Challenge — Repeat each line word for word.

Supplied data —
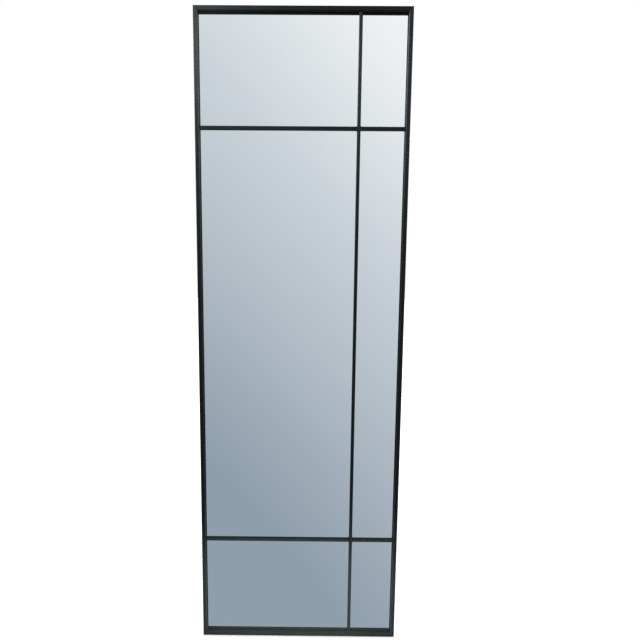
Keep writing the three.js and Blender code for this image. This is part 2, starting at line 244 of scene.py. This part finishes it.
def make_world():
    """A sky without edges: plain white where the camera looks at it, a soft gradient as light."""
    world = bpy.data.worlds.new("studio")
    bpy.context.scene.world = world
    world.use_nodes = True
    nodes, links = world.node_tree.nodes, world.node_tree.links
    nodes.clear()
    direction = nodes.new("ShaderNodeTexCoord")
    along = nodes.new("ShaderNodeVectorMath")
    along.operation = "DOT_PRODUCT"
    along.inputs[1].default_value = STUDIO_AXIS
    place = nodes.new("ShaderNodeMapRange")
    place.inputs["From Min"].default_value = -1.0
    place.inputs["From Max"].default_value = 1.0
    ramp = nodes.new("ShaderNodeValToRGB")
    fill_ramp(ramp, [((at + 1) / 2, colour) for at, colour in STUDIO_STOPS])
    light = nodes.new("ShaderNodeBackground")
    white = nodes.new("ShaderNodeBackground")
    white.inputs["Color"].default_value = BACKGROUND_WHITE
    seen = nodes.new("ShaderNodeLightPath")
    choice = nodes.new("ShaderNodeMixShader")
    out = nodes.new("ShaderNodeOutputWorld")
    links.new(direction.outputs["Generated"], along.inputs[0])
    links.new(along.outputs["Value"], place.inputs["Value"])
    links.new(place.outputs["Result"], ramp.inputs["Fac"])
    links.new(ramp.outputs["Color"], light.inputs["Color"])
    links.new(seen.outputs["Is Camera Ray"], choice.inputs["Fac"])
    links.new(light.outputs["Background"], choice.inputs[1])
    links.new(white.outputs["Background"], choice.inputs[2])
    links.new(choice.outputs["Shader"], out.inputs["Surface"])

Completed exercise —
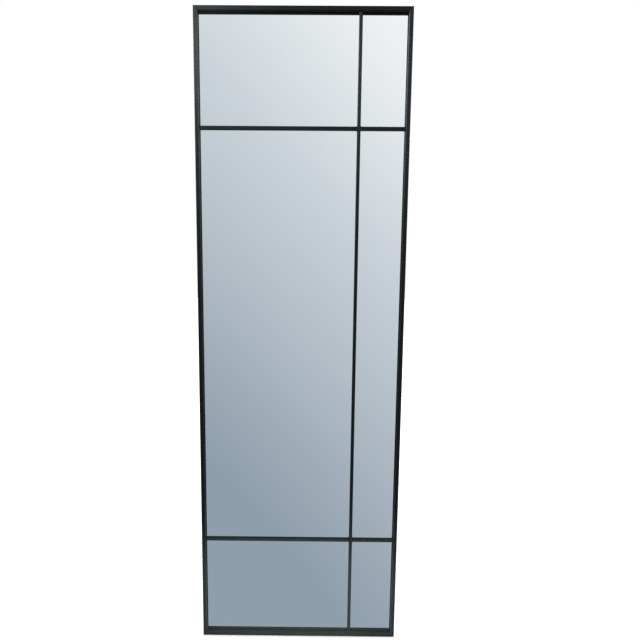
Keep writing the three.js and Blender code for this image. This is part 2, starting at line 244 of scene.py. This part finishes it.
def make_world():
    """A sky without edges: plain white where the camera looks at it, a soft gradient as light."""
    world = bpy.data.worlds.new("studio")
    bpy.context.scene.world = world
    world.use_nodes = True
    nodes, links = world.node_tree.nodes, world.node_tree.links
    nodes.clear()
    direction = nodes.new("ShaderNodeTexCoord")
    along = nodes.new("ShaderNodeVectorMath")
    along.operation = "DOT_PRODUCT"
    along.inputs[1].default_value = STUDIO_AXIS
    place = nodes.new("ShaderNodeMapRange")
    place.inputs["From Min"].default_value = -1.0
    place.inputs["From Max"].default_value = 1.0
    ramp = nodes.new("ShaderNodeValToRGB")
    fill_ramp(ramp, [((at + 1) / 2, colour) for at, colour in STUDIO_STOPS])
    light = nodes.new("ShaderNodeBackground")
    white = nodes.new("ShaderNodeBackground")
    white.inputs["Color"].default_value = BACKGROUND_WHITE
    seen = nodes.new("ShaderNodeLightPath")
    choice = nodes.new("ShaderNodeMixShader")
    out = nodes.new("ShaderNodeOutputWorld")
    links.new(direction.outputs["Generated"], along.inputs[0])
    links.new(along.outputs["Value"], place.inputs["Value"])
    links.new(place.outputs["Result"], ramp.inputs["Fac"])
    links.new(ramp.outputs["Color"], light.inputs["Color"])
    links.new(seen.outputs["Is Camera Ray"], choice.inputs["Fac"])
    links.new(light.outputs["Background"], choice.inputs[1])
    links.new(white.outputs["Background"], choice.inputs[2])
    links.new(choice.outputs["Shader"], out.inputs["Surface"])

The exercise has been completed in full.